20. One or two things are perfectly clear. First, that none of us ought, henceforth ever to court ease, and pomp, and show. When the Crusaders took Jerusalem, and Baldwin was proclaimed king, he refused to have a crown put on his head, for he said, “How can I wear a crown of gold where my Master wore a crown of thorns?” I wonder sometimes how professing Christians can dress as finely as some of them do. I wish they had clearly before their eyes the likeness of their Lord dressed in the scarlet robe, crowned with thorns, and made the subject of the soldiers’ cruel mockery. They would not then care as they do now for those prettinesses which, after all, are often only uglinesses to those who have true taste. Jesus Christ would not pick out as his imitators those who make a grand display; he was notable for his poverty and his shame, but some professing Christians are never happy unless they are notable for show. Let us give all that kind of thing up for the love of Jesus Christ our Lord.

21. Then, again, it is quite clear that we ought not to care about scorn. Scorn! Let us scorn scorn. Does the world laugh at us? Let us laugh at the world’s laughter, and say to it, “Do you despise us? It is not one half as much as we despise you. Our forefathers despised your sword, oh world, your dungeons, your racks, your gibbets, your stakes, and do you think that we shall tremble at your scoffs, and jeers?” Certain infidel writers, when they caricature Christian people or the Church as a whole, think they have done a clever thing, but how insignificant and trifling it all is, a thing scarcely worth mentioning! Our Lord was so scoffed at that any satire we may have to endure will be only a compliment in comparison with what he had to bear. And present-day ridicule and scorn cannot mix a cup anything like what he drank to the dregs. His cup was so bitter that anything they can give us to drink is comparatively sweet. They began so fiercely with him that they cannot do anything as bad as that to us. They called the Master of the house Beelzebub, so they cannot call his servants by any worse name than that. They mocked him, and put him to death; they brought out their sharpest weapons first, so that the puny laughter and scorn that they bring against Christians now are really not worthy of a moment’s consideration. Yet I know some who are very much troubled by them.

22. “Ah!” one says, “I am a Christian, I hope, but I have been misrepresented by those who ought to know what I really am.” Well, but is that a new thing? You need not be astonished, for that is just what they did with Jesus. You might doubt whether you were a true servant of Christ if they did not tar you with the same brush that they used for him. “Ah! but they say such cruel things about me, and have such a way of jeering at me that it quite stings me.” Just so; but if they even crown you with thorns, you may be sure that the points off the thorns are broken off first, for Christ had them on his head, and he has taken away the sharpness of the thorns; and if the ungodly mock you, it never can be with that refined irony with which the soldiers mocked him when they said, “Hail, King of the Jews.” Who is ashamed to be a Christian? Indeed, who is ashamed to be a Nonconformist Christian? Who is ashamed to be called by the name of that church to which he belongs? If there are any such here, let them sneak out by the back-way, for cowards are not wanted in the army of God. But if you know that you are followers of Christ, glory in that blessed fact, and never blush at being put to shame for it. No, rather count “the reproach of Christ greater riches than the treasures in Egypt.”
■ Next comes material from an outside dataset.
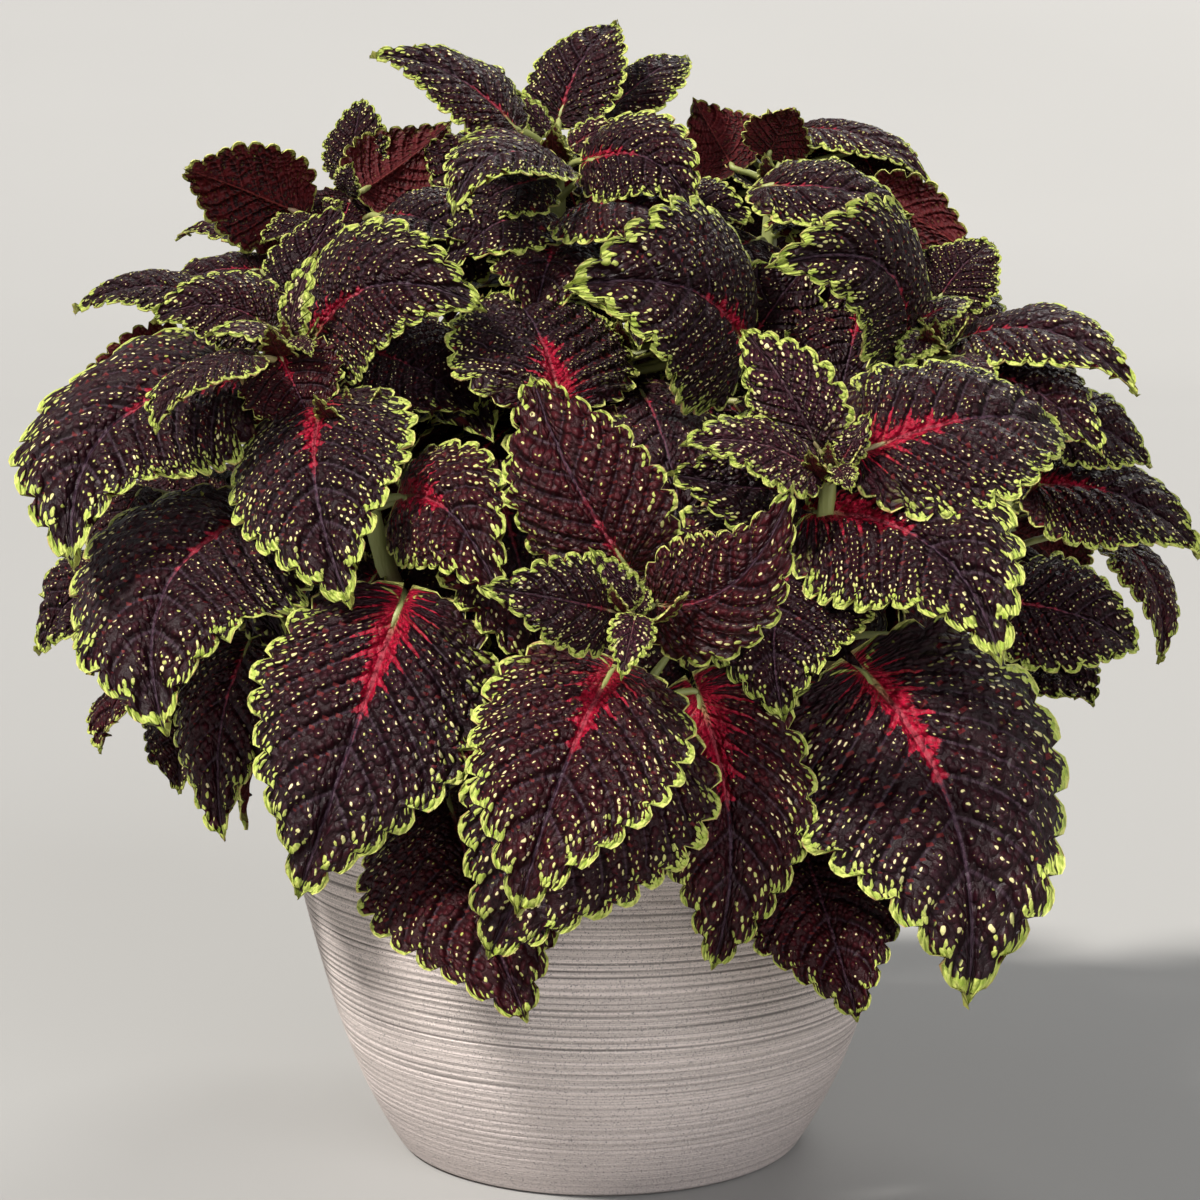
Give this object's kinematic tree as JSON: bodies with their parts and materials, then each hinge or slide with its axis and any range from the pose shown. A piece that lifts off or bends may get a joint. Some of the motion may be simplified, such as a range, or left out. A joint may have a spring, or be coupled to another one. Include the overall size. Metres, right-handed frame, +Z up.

23. Before I close, I want just to say that I think such a text as this ought to stir up all of us who love the Lord to be doing something for Christ that will demand self-denial. I think it must be the reading of such a passage as this that has made some of our brothers and sisters go and labour among the very lowest of our population, where filth and vice abound. I can understand a delicately nurtured lady devoting herself to such work as that, and a gentleman of the highest culture toiling heroically among the people in the worst slums in London, after having seen Christ wearing the thorn-crown. I can understand a missionary, for Christ’s sake, living and labouring in the midst of tenfold filth in China, and making himself a Chinaman among the Chinese so that he may win them to the Saviour. I can understand something of the spirit that has made men and women devote themselves entirely to the cause of Christ, going about preaching the Word, or ministering to the poor or the sick. I can understand how some have even gone to plague-infested cities, and lived and died among the sick and the dying. When once we have seen Christ and his thorn-crown, there ought to be such enthusiasm as would make us capable of any deed of daring for him. As I look at my Master’s head encircled with thorns, I feel that any man who loves the Saviour must grow heroic at the sight, if the Spirit of God will only help him to see it as he should. And, my brothers and sisters in Christ, it is not for me to suggest what you should do, but for each one of you to suggest it to yourselves, but I would ask each one of you whether you cannot do something for Jesus which you have never done before, make some sacrifice, wear a thorn-crown,—I mean spiritually,—for his sake, go a step farther than you have ever gone before, plunge deeper into the waters of consecration, give yourselves up to Christ more completely from this night on. I pray that you may, I pray the Spirit of God to enable you to do it, and to the Lord Jesus shall be honour and glory in compensation for his shame, and surely he richly deserves that compensation. May he have it now, for his own dear name’s sake! Amen.